## TASK
Each line below should be quoted exactly, please.

* Start *

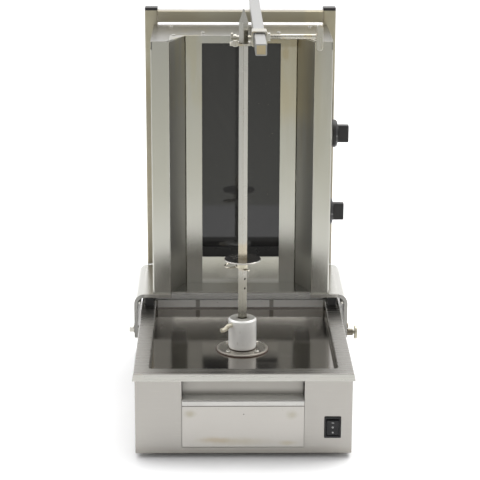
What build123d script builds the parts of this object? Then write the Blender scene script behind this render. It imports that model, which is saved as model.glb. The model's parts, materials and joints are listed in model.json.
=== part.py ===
from build123d import *
import math
import os

# Electric vertical kebab grill with a sliding heater tower.
# Millimetres.  X to the right, Y away from the user, Z up, Z = 0 on the worktop.
# While modelling, Y is measured back from the front face of the base box; every
# piece is moved by -base_depth / 2 on export, so the row origin is the centre of
# the footprint at worktop level.

# ---------------------------------------------------------------- dimensions
base_half_w = 169.2          # outer face of the base side walls
base_depth = 520.0
sheet = 1.5                  # main stainless sheet
foot_h = 8.0
foot_r = 13.0
foot_x, foot_y_front, foot_y_back = 128.0, 38.0, 478.0
rim_z = 140.0                # top of the deck rim
lip_z = 129.0                # lower edge of the deck lip
rim_half_w = 170.8
lip_flare = 2.0
tray_half_w = 147.0
tray_y0, tray_y1 = 24.0, 369.0
tray_floor_z = 124.0

drawer_x = -1.0              # drawer centre
drawer_half = 95.0
drawer_gap = 0.5
drawer_z0, drawer_z1 = 18.0, 97.0
grip_depth = 23.5            # finger recess above the drawer front
grip_top_z = 120.2
drawer_len = 118.0

switch_x, switch_z = 138.9, 51.3
switch_w, switch_h = 26.4, 35.4

spit_y = 159.0               # the turning axis, at X = 0
spit_side = 10.3
spit_turn = 45.0             # flats turned from square to the front, degrees
spit_bottom_z, spit_shoulder_z, spit_top_z = 151.0, 661.0, 681.3
hole_z0, hole_pitch, hole_r = 229.0, 16.0, 1.8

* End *

## CORRECT OUTPUT
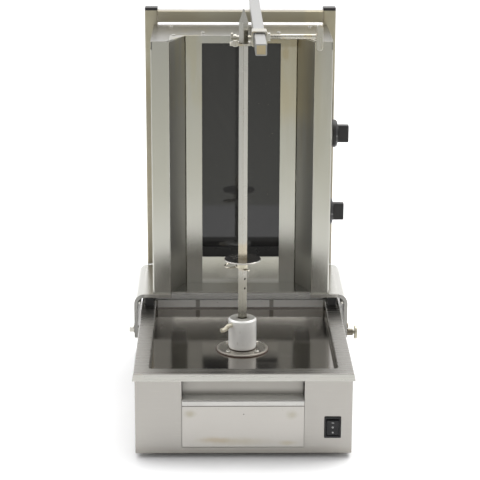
What build123d script builds the parts of this object? Then write the Blender scene script behind this render. It imports that model, which is saved as model.glb. The model's parts, materials and joints are listed in model.json.
=== part.py ===
from build123d import *
import math
import os

# Electric vertical kebab grill with a sliding heater tower.
# Millimetres.  X to the right, Y away from the user, Z up, Z = 0 on the worktop.
# While modelling, Y is measured back from the front face of the base box; every
# piece is moved by -base_depth / 2 on export, so the row origin is the centre of
# the footprint at worktop level.

# ---------------------------------------------------------------- dimensions
base_half_w = 169.2          # outer face of the base side walls
base_depth = 520.0
sheet = 1.5                  # main stainless sheet
foot_h = 8.0
foot_r = 13.0
foot_x, foot_y_front, foot_y_back = 128.0, 38.0, 478.0
rim_z = 140.0                # top of the deck rim
lip_z = 129.0                # lower edge of the deck lip
rim_half_w = 170.8
lip_flare = 2.0
tray_half_w = 147.0
tray_y0, tray_y1 = 24.0, 369.0
tray_floor_z = 124.0

drawer_x = -1.0              # drawer centre
drawer_half = 95.0
drawer_gap = 0.5
drawer_z0, drawer_z1 = 18.0, 97.0
grip_depth = 23.5            # finger recess above the drawer front
grip_top_z = 120.2
drawer_len = 118.0

switch_x, switch_z = 138.9, 51.3
switch_w, switch_h = 26.4, 35.4

spit_y = 159.0               # the turning axis, at X = 0
spit_side = 10.3
spit_turn = 45.0             # flats turned from square to the front, degrees
spit_bottom_z, spit_shoulder_z, spit_top_z = 151.0, 661.0, 681.3
hole_z0, hole_pitch, hole_r = 229.0, 16.0, 1.8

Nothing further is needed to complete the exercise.